Jede Menge Stoff zum Hinschauen, Analysieren und Diskutieren. In jedem der 20 Felder gilt es, realistisch dem Stand der Dinge ins Auge zu sehen, ihn nachvollziehbar darzustellen, auszuloten, wo es Potenzial gibt, den Wert im Umgang mit der jeweiligen Gruppe besser und gezielter zu verwirklichen. Das kann sehr ernüchternd ausfallen, darauf stellt man sich am besten von vorneherein ein: Vom Idealzustand ist ausnahmslos jeder weit entfernt. Entsprechend ist auch die Bilanz des Nell-Breuning-Hauses ausgefallen: Im ersten Anlauf hat es 331 von 1000 möglichen Punkten erhalten, also bloß ein Drittel des theoretisch Erreichbaren.

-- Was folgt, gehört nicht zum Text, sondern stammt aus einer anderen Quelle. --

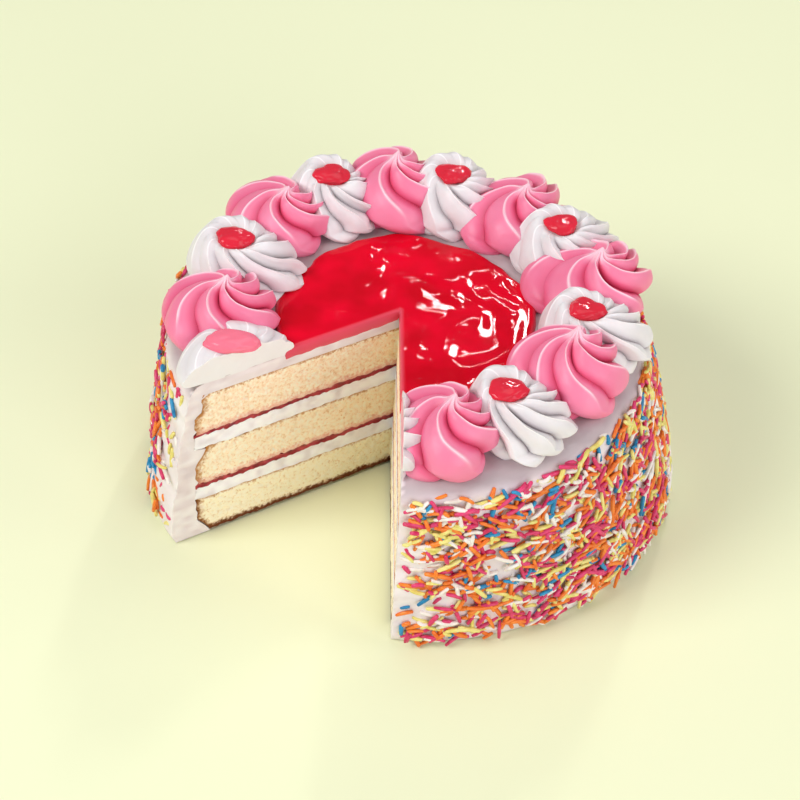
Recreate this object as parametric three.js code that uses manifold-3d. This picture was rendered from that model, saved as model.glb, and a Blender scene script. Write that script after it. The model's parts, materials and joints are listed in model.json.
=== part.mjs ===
// A round strawberry layer cake with one wedge cut out of it.
//
// Millimetres, +Z up. The origin lies on the surface that the cake stands on, under the
// middle of its foot. The wedge is cut from a point near the middle of the cake: its
// right-hand face runs along -Y, and its left-hand face runs 60 degrees clockwise of that.
// Three sponges stand on each other with cream and jam between them, icing covers the
// side and the top, and a ring of piped rosettes stands round a pool of jelly.

import * as THREE from "three";
import { mergeVertices } from "three/addons/utils/BufferGeometryUtils.js";
import Module from "manifold-3d";

const wasm = await Module();
wasm.setup();

// ---- Driving dimensions, in millimetres and degrees ----

const GAP = 0.3; // clear space between two pieces that touch
const TINY = 1e-6;
const FULL_TURN = 2 * Math.PI;

// The whole cake: an oval foot, a smaller round top, and a rounded shoulder between them.
const FOOT_ACROSS = 184;
const FOOT_DEEP = 174;
const TOP_RADIUS = 80.5;
const TOP_CENTRE = new THREE.Vector2(-5.2, -4.4);
const CAKE_HEIGHT = 69.3;
const SHOULDER_RADIUS = 7;
const WALL_TOP = CAKE_HEIGHT - SHOULDER_RADIUS;
const FOOT_TUCK = 1.4; // how far the wall's lowest edge draws in
const WALL_SWELL = 1.0; // how far the wall bellies out half way up
const KNIFE_WAVE = 0.6; // how uneven the palette knife left the wall
const CORNER_SWELL = 4.2; // a thicker dab of icing beside the left-hand cut
const CORNER_ANGLE = 206;
const CORNER_SPREAD = 15;
const ICING_COLUMNS = 48;

// The wedge that is cut out.
const WEDGE_POINT = new THREE.Vector2(-7.8, -2.9);
const WEDGE_FROM = 210; // direction of the left-hand face
const WEDGE_TO = 270; // direction of the right-hand face
const WEDGE_REACH = 180;

// The stack inside: sponge, cream, jam, sponge, cream, jam, sponge, from below.
const STACK_CENTRE = new THREE.Vector2(-6.5, -5.5);
const STACK_RADIUS = 76.6;
const STACK_UNEVEN = 0.9;
const STACK_COLUMNS = 36;
const BOTTOM_SPONGE = 16.75;
const MIDDLE_SPONGE = 16.15;
const TOP_SPONGE = 15.95;
const CREAM = 5.7;
const JAM = 1.8;
const LAYER_WAVE = 0.5; // how uneven the layers lie
const CRUST_CORNER = 5; // how far the lowest sponge's burnt edge is cut back

// The pool of jelly in the middle of the top.
const POOL_CENTRE = new THREE.Vector2(-5.6, -5.8);
const POOL_RADIUS = 43.2;
const POOL_DEPTH = 2.1;
const POOL_COLUMNS = 48;
const POOL_WAVE = 1.3; // how uneven its edge is
const POOL_RIPPLE = 0.18;

// Rosettes: a star nozzle turned once round, so ribs run from the peak to the foot.
const RIBS = 9;
const RIB_TURN = 112; // how far a rib turns on its way from the peak to the foot
const RIB_DEPTH = 1.7;
const RIB_ON_TOP = 0.76; // the share of a rib's way that lies above the waist
const RIB_COLUMNS = [
  { at: 0, lift: 1 }, // the sharp crest
  { at: 0.26, lift: -1 }, // the crease beside it
  { at: 0.62, lift: 0.15 }, // the round back that climbs to the next crest
];
const WAIST = 0.25; // the share of its height where a rosette is widest
const OVALNESS = 0.07; // each is a little longer outward than along the ring
const HOOD_LIFT = 3.0; // a white rosette's lip rises behind its drop of jelly
const HOOD_HEIGHT = 15; // the height of rosette that HOOD_LIFT is for: lower ones have less
const HOOD_ANGLE = 130; // where that lip is: they were all piped the same way round
const LIP_SHARE = 0.45; // the lip's place between the middle and the waist
const LIP_SPREAD = 0.3;
const SQUEEZE_ROOM = 0.8; // room between a white rosette and the widest of a pink one
const SQUEEZE_LEFT = 0.4; // what is left of a white one where there is no room
const ROSETTE_RING = 60.5; // radius of the ring that they stand on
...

Für das Team ist das ein Ansporn, das Bildungszentrum stetig weiterzuentwickeln. Bei den Beratungen zum Bericht sind viele Projekte zur Sprache gekommen, die zur Mehrung des Gemeinwohls beitragen können. Zum Beispiel mehr Bioprodukte beziehen, auf Ökostrom umstellen, E-Mobilität durch eine Ladesäule fördern, Biodiversität im Außengelände unterstützen, Müllvermeidung verstärken, aber auch die Beleuchtung der Arbeitsplätze verbessern, Mitarbeiterjahresgespräche für alle einführen, weiter an der Transparenz arbeiten und, und, und.

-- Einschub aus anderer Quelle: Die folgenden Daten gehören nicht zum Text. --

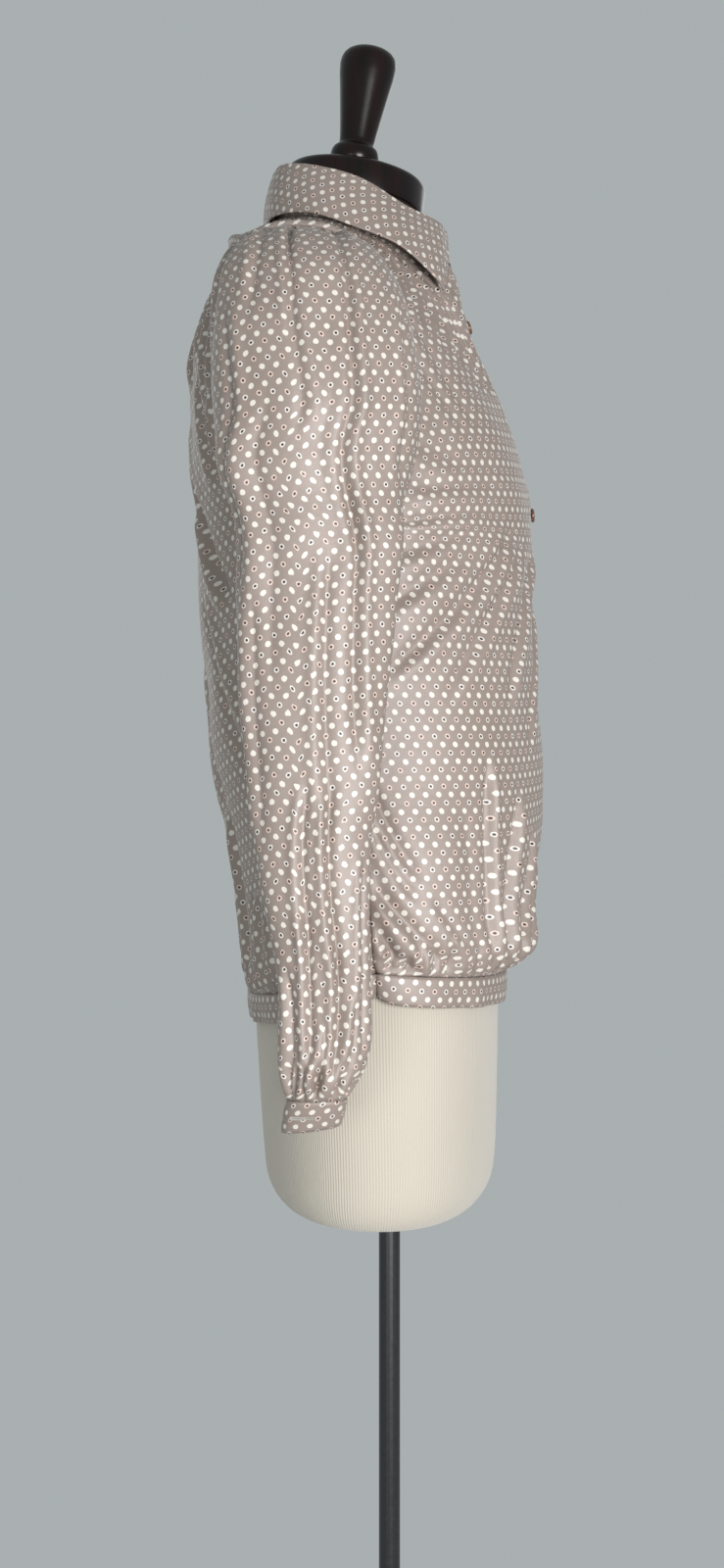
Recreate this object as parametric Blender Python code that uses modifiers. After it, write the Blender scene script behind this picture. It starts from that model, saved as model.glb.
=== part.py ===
# Satin blouson blouse on a limbless dress form.
# Metres, +Z up. The front faces +X, the wearer's right side faces -Y, the floor is Z = 0
# and the pole's axis is X = Y = 0.
import math

import bmesh
import bpy
import numpy as np
from mathutils import Matrix, Vector

COLLECTION = "blouse_on_dress_form"

# Cloth
WALL = 0.0015
CUFF_WALL = 0.0020
HALF_SEAM = 0.00020
SHARP_SEAM = 0.86
SAME_POINT = 0.00001
SAME_POINT_SHIFT = 0.317
LAP = 0.013
LAP_DROP = 0.0046
LAP_FADE = 0.030

# Columns and rows of the panels
FRONT_COLUMNS = 10
BACK_COLUMNS = 9
HEAD_COLUMNS = 22
LOWER_STEPS = [0, 1, 2] + [2.5 + 0.5 * k for k in range(16)]
PANEL_STEPS = LOWER_STEPS + [11, 12, 13, 14, 15, 15.5, 16, 17, 18]
ARMHOLE_START = 8
TUBE_TOP = 10
YOKE_ROW = 16
NECK_ROW = 18

# Body panels at the centre front, centre back and side, from the hem band's seam to the neck.
# centre_x and centre_z: the profile. side_x: the widest place. square: 2 is an ellipse.
FRONT_PROFILE = [
    # centre_x, centre_z, side_x, square
    (0.0905, 0.8740, -0.012, 2.30),
    (0.1040, 0.8835, -0.014, 2.30),
    (0.1120, 0.8960, -0.015, 2.30),
    (0.1095, 0.9250, -0.017, 2.30),
    (0.1145, 0.9650, -0.020, 2.25),
    (0.1190, 1.0300, -0.025, 2.20),
    (0.1160, 1.0900, -0.030, 2.20),
    (0.1125, 1.1500, -0.033, 2.20),
    (0.1115, 1.1900, -0.035, 2.15),
    (0.1110, 1.2100, -0.036, 2.10),
    (0.1090, 1.2350, -0.038, 2.10),
    (0.1040, 1.2580, -0.040, 2.10),
    (0.0970, 1.2820, -0.043, 2.05),
    (0.0835, 1.3170, -0.050, 1.95),
    (0.0700, 1.3500, -0.056, 1.80),
    (0.0625, 1.3750, -0.060, 1.65),
    (0.0575, 1.3980, -0.062, 1.50),
    (0.0535, 1.4110, -0.045, 1.65),
    (0.0485, 1.4200, -0.0235, 2.00),
]
BACK_PROFILE = [
    # centre_x, centre_z, side_x, square
    (-0.1105, 0.8570, -0.012, 2.30),
    (-0.1130, 0.8660, -0.014, 2.30),
    (-0.1145, 0.8800, -0.015, 2.30),
    (-0.1160, 0.9150, -0.017, 2.35),
    (-0.1210, 0.9550, -0.020, 2.40),
    (-0.1360, 1.0300, -0.025, 2.50),
    (-0.1410, 1.0900, -0.030, 2.50),
    (-0.1470, 1.1500, -0.033, 2.45),
    (-0.1495, 1.1950, -0.035, 2.40),
    (-0.1510, 1.2250, -0.038, 2.40),
    (-0.1525, 1.2550, -0.042, 2.40),
    (-0.1530, 1.2850, -0.046, 2.40),
    (-0.1540, 1.3150, -0.050, 2.40),
    (-0.1535, 1.3450, -0.055, 2.30),
    (-0.1480, 1.3770, -0.060, 2.20),
    (-0.1350, 1.4070, -0.064, 2.10),
    (-0.1180, 1.4370, -0.065, 2.00),
]
# Seam lines on the wearer's right; y is the distance out from the middle.
SIDE_SEAM = [
    # x, y, z
    (-0.012, 0.1785, 0.883),
    (-0.014, 0.1830, 0.892),
    (-0.015, 0.1860, 0.905),
    (-0.017, 0.1860, 0.933),
    (-0.020, 0.1820, 0.970),
    (-0.025, 0.1760, 1.030),
    (-0.030, 0.1730, 1.090),
    (-0.033, 0.1720, 1.148),
    (-0.035, 0.1720, 1.187),
]
ARMHOLE_FRONT = [
    # x, y, z
    (-0.0350, 0.1720, 1.187),
    (-0.0100, 0.1715, 1.198),
    (0.0040, 0.1660, 1.222),
    (0.0088, 0.1600, 1.252),
    (0.0078, 0.1520, 1.288),
    (0.0015, 0.1400, 1.331),
    (-0.0065, 0.1280, 1.362),
    (-0.0160, 0.1150, 1.386),
    (-0.0310, 0.0950, 1.408),
]
ARMHOLE_BACK = [
    # x, y, z
    (-0.0350, 0.1720, 1.187),
    (-0.0600, 0.1715, 1.198),
    (-0.0850, 0.1680, 1.215),
    (-0.1040, 0.1610, 1.248),
    (-0.1110, 0.1520, 1.290),
    (-0.1115, 0.1410, 1.331),
    (-0.1100, 0.1270, 1.362),
    (-0.1065, 0.1120, 1.390),
    (-0.1006, 0.0950, 1.412),
]
YOKE_FRONT = [
    # x, y, z
    (-0.0310, 0.0950, 1.4080),
    (-0.0285, 0.0800, 1.4205),
    (-0.0235, 0.0655, 1.4345),
]
NECK_BACK_X = -0.087
NECK_BACK_Z = 1.452
YOKE_HEAD_SHARE = 0.5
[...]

Natürlich kann man nicht alles tun, was denkbar ist. Denn nicht alles ist möglich. Die finanziellen und organisatorischen Rahmenbedingungen geben es nicht immer her. Aber sich hinter den Begrenzungen zu verstecken, gilt nicht. Wer sich einmal auf den wertvollen Prozess der Gemeinwohlbilanzierung einlässt, lernt noch einmal neu, Verantwortung für die gesellschaftliche Zukunft zu übernehmen. In diesem entschlossenen Pioniergeist kann das Nell-Breuning-Haus ein Vorbild sein, das andere Unternehmen, Betriebe, Verwaltungen im Bistum Aachen inspiriert. Das bekräftigten bei einer Online-Feierstunde auch die kommunalen Spitzen der Städteregion und der Städte Herzogenrath und Aachen. Dieses Zeichen kommt zur rechten Zeit. Denn gerade wird im Rheinischen Revier teils erbittert über den nötigen Strukturwandel gestritten. Konstruktive Impulse können helfen, die Debatte zu versachlichen.